Handly and Chapman are salespeople, not archaeologists. But, their tips are solid and I’ve been using an abbreviated version of their recommendations on this blog with some pretty good success. They recommend the following publishing schedule:
Daily—Daily social media updates (Twitter, LinkedIn, Facebook, Pinterest ect. [They recommend you don’t try to do all of them]). They suggest you talk about news and other blogs in your industry in addition to your own blog posts.
FYI: I use a free HootSuite account to schedule social media posts. It takes about 1-2 hours each week to skim archaeology and historic preservation-related articles and schedule posts that will be published throughout the week. This is much less grueling than trying to tweet throughout the day.
Weekly—Write blog posts (1-3/week), videos, slideshows, podcasts ect.

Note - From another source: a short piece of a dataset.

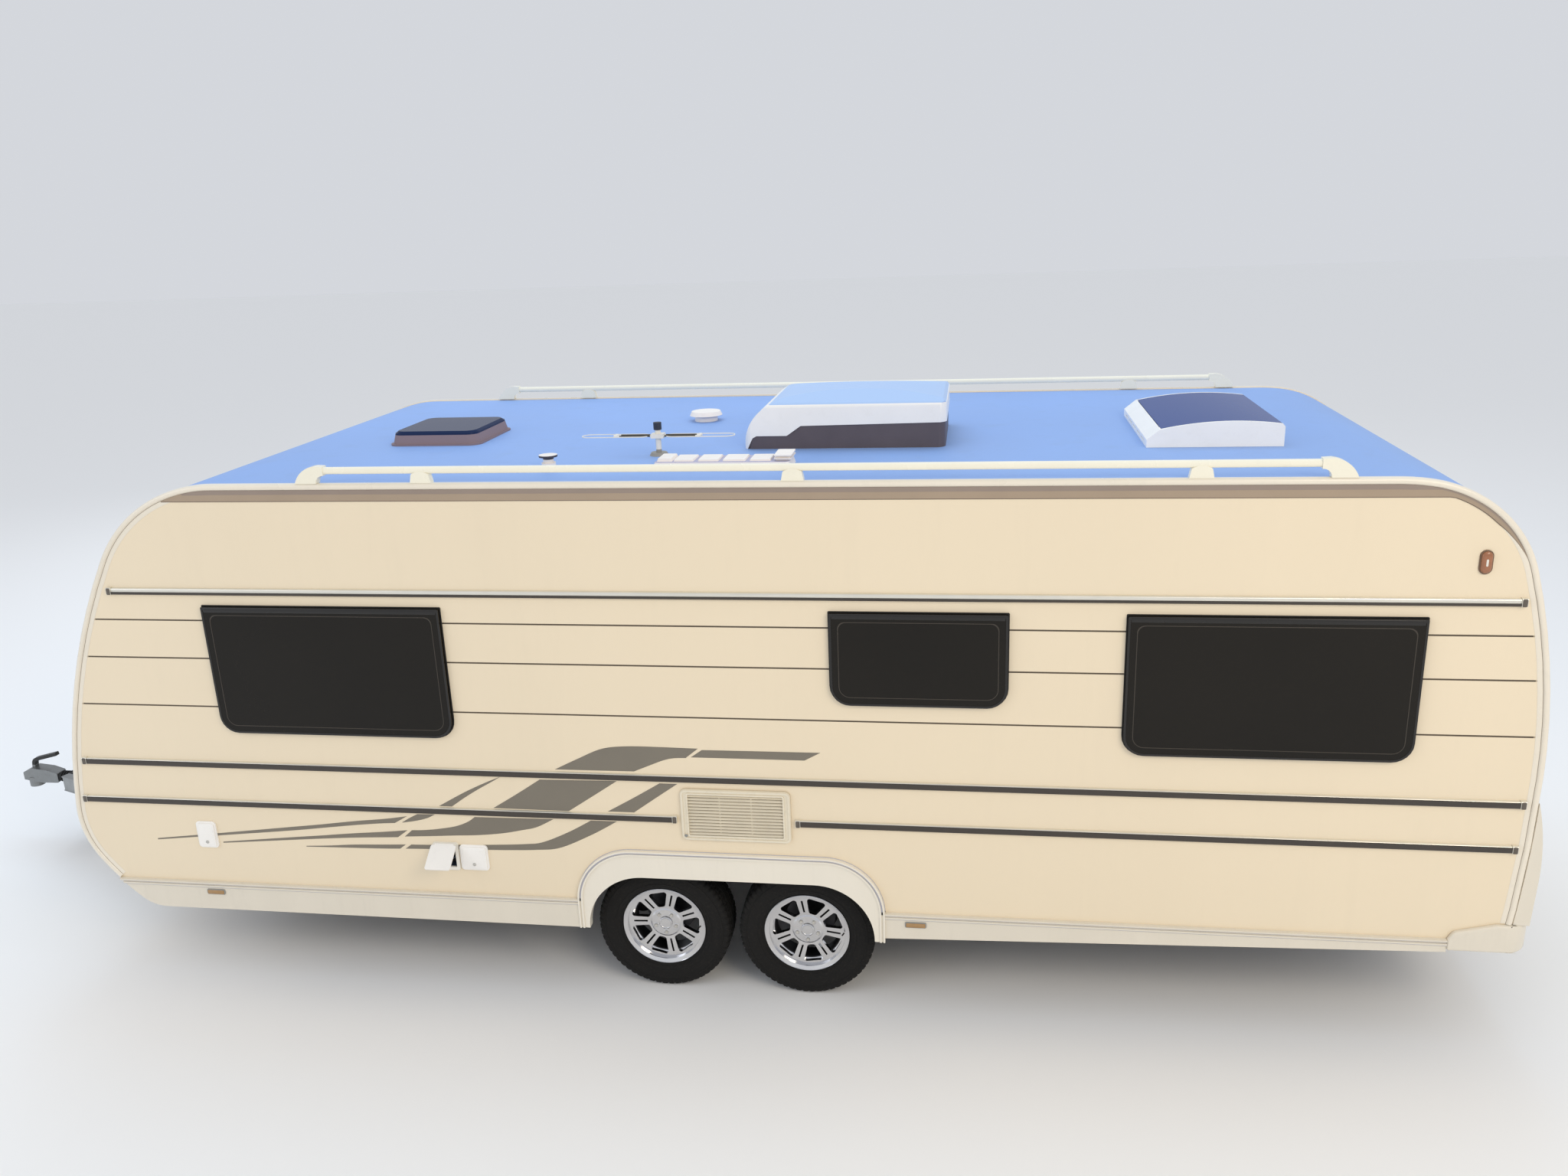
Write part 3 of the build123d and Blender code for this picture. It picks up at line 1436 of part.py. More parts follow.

Monthly—Interview an expert, write a newsletter, create a Killer Post (1000-3000 words that shows your in-depth understanding of a topic), create a presentation, organize/attend a meet-up, and highlight a case-study or success story.
This can take many forms for archaeologists, but I think a monthly Killer Post is essential because if you wrote a 2,000-word killer each month for a year you’d have around 24,000 words of quality content. That’s a pretty good start to a book.
Quarterly—Create an eBook, video series, or webinar. These can all be created from your weekly and monthly content.
Bi-Annually—Host an event, workshop, executive round table, or create a “Best Practices Guide.”
As you can see, the idea is to organize your activities in such a manner that it can accumulate to the point where you can create a book or journal article. The goal is to use your blogging as a launch pad that furthers your archaeology writing and publishing, which in turn moves your career further down the line.
That all sounds like a lot of work, doesn’t it
Well, it is and it isn’t. All journeys begin with a single step.
“The man who moves a mountain begins by carrying away small stones.” Confucius, The Analects.
You will have to dedicate a fair amount of time toward furthering your writing, but becoming a better writer is one of the most useful things you can do to boost your archaeology career. According to a CRM PI and ACRA member, solid writing skills is the most sought-after abilities for cultural resource management company managers. Your writing skills and technical writing background can be the thing that makes the difference between getting hired as a field director and getting a job as a field tech. You may have a lot of projects on your CV, but what makes a company think you can write up their reports if you’ve never authored reports or journal articles? Just like I mentioned Projects are the new Resumes, a proven track record of authorship is your ladder to upper management.
Blogging is an excellent way to hone your writing skills. If you write posts in the way mentioned by Haney and Chapman, you’ll be well on the path to publishing white papers, eBooks, articles, and even books.
They key is staying on top of your game on a daily basis. “Writing your Journal Article in 12 Weeks” by Wendy Laura Belcher is another awesome reference that can help you get stuff published. Belcher talks about the process of turning a term paper or presentation paper into an article draft and getting it published. One of the most useful things she discusses is the creation of a daily writing journal.
The goal is to write, edit, and research a little every single day. A schedule also makes you aware of the total words you’ve written each month, which allows you to get an idea of how much you write on average and set personal goals. I’ve used Belcher’s writing schedule model to keep me motivated and writing regularly. I use a Microsoft Excel table to keep track of my progress (see the JPG below), but there are many different ways you can go with this depending on your ultimate goals.
No matter what you want to accomplish in archaeology, historic preservation, or heritage conservation, becoming a better and more prolific writer is absolutely essential. Nobody is born a writer because nobody is born knowing how to write or speak a language. Writing takes practice. Writing practice makes perfect; although, there is no such thing as a perfect writer. Creating and using a writing schedule is an excellent way to further your archaeology career. Start today!